The Union of Concerned Scientists, UCS, is based in Cambridge, Massachusetts. Traditionally it has worked for greater nuclear safety, but now is in the forefront of tackling the disturbing number of broadcasters such as Fox News and Rush Limbaugh, and our amazing Republican Presidential candidates and the Republican controlled Congress, in their climate change denial.
We’ve known since the 19th century that CO2 in the atmosphere traps heat. You don’t need a high school diploma to know that if you burn coal, oil, natural gas or gasoline – all of which we’re doing on a vast scale – it’s going to raise the levels of CO2 in the atmosphere and lead to global warming. Our planet is the blue planet because it’s mostly water – heat water and it expands. A new report released this week predicts sea level rises of as much as ten feet by the end of the century. I won’t be around but my grandchildren will be. But Miami and both coasts of Florida won’t be, New York and parts of Boston will be inundated, and several entire Pacific island nations will disappear. A move away from fossil fuels to other forms of energy is worth fighting for, urgently. www.uscusa.org

The third organization that I’ve joined is the American Humanist Association. None of these three organizations is loved in certain obvious quarters in America; but the AHA is perhaps the most misunderstood.
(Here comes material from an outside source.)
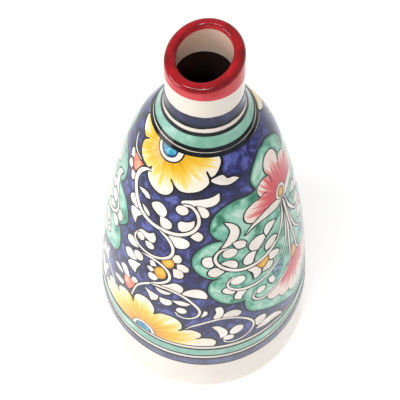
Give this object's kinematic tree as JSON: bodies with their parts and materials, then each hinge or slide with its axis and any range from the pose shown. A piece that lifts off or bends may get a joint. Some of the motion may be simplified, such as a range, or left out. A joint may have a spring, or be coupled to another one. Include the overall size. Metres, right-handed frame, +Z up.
{
  "type": "bottle vase",
  "caption": "Glazed earthenware bottle vase: wide base, tapering wall, slender neck with a slant-cut lip, hand painted with flowers and scrolls; holds stems.",
  "frame": {"origin": "centre of the standing ring, on the surface that the vase stands on", "axes": "+Z up along the axis of the vase; -Y is the front, and the mouth's high side is at the back right"},
  "size_m": [0.15, 0.15, 0.2525],
  "materials": {
    "bare_clay": "matte",
    "white_glaze": "gloss",
    "red_enamel": "gloss",
    "cobalt_enamel": "gloss",
    "mint_enamel": "gloss",
    "black_enamel": "gloss",
    "yellow_enamel": "gloss",
    "pink_enamel": "gloss"
  },
  "bodies": {
    "root": {"clay_body": "bare_clay", "white_glaze": "white_glaze", "red_lip_enamel": "red_enamel", "neck_cobalt_band": "cobalt_enamel", "neck_black_ring_top": "black_enamel", "neck_mint_band": "mint_enamel", "neck_black_ring_middle": "black_enamel", "neck_black_ring_bottom": "black_enamel", "foot_black_ring_top": "black_enamel", "foot_black_ring_upper": "black_enamel", "foot_mint_band": "mint_enamel", "foot_black_ring_lower": "black_enamel", "foot_black_ring_bottom": "black_enamel", "foot_blue_band": "cobalt_enamel", "cobalt_ground": "cobalt_enamel", "green_cartouche_right": "mint_enamel", "green_cartouche_left": "mint_enamel", "yellow_flower_upper_front": "yellow_enamel", "yellow_flower_upper_back": "yellow_enamel", "pink_flower_upper_right": "pink_enamel", "pink_flower_upper_left": "pink_enamel", "yellow_flower_lower_front": "yellow_enamel", "yellow_flower_lower_back": "yellow_enamel", "pink_flower_lower_right": "pink_enamel", "pink_flower_lower_left": "pink_enamel"}
  },
  "joints": []
}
Here’s AHA’s own definition of itself in it’s latest newsletter: “Humanism is a progressive philosophy of life that, without theism or other supernatural beliefs, affirms our ability and responsibility to lead ethical lives of personal fulfillment that aspire to the greater good of humanity.”  In the same article written by AHA’s President and Vice-President, they go on to say: “Atheism is what we don’t believe; humanism is what we do believe.” They conclude: “It’s up to us humanists and our allies to make sure that we create a desirable, fair, and just world to live in.”  www.americanhumanist.org 

Those of you who’ve known me for a while know that for many years I worked for the inter-religious organization Moral Re-Armament (MRA), now known as Initiatives of Change. www.us.iofc.org  During the years that I worked with MRA I saw it move from a basically Christian organization to an inter-religious one, and in that way be able to play an important role in facilitating dialogue between the different faith groups in the world - something very much needed today with threats from extremist groups from more than one religion.

Being true to what I honestly believe to be true about us humans and the universe we live in, I hope to use the rest of my life working with these three organizations that I’ve described to help try and leave this world in a bit better shape than it’s in at present.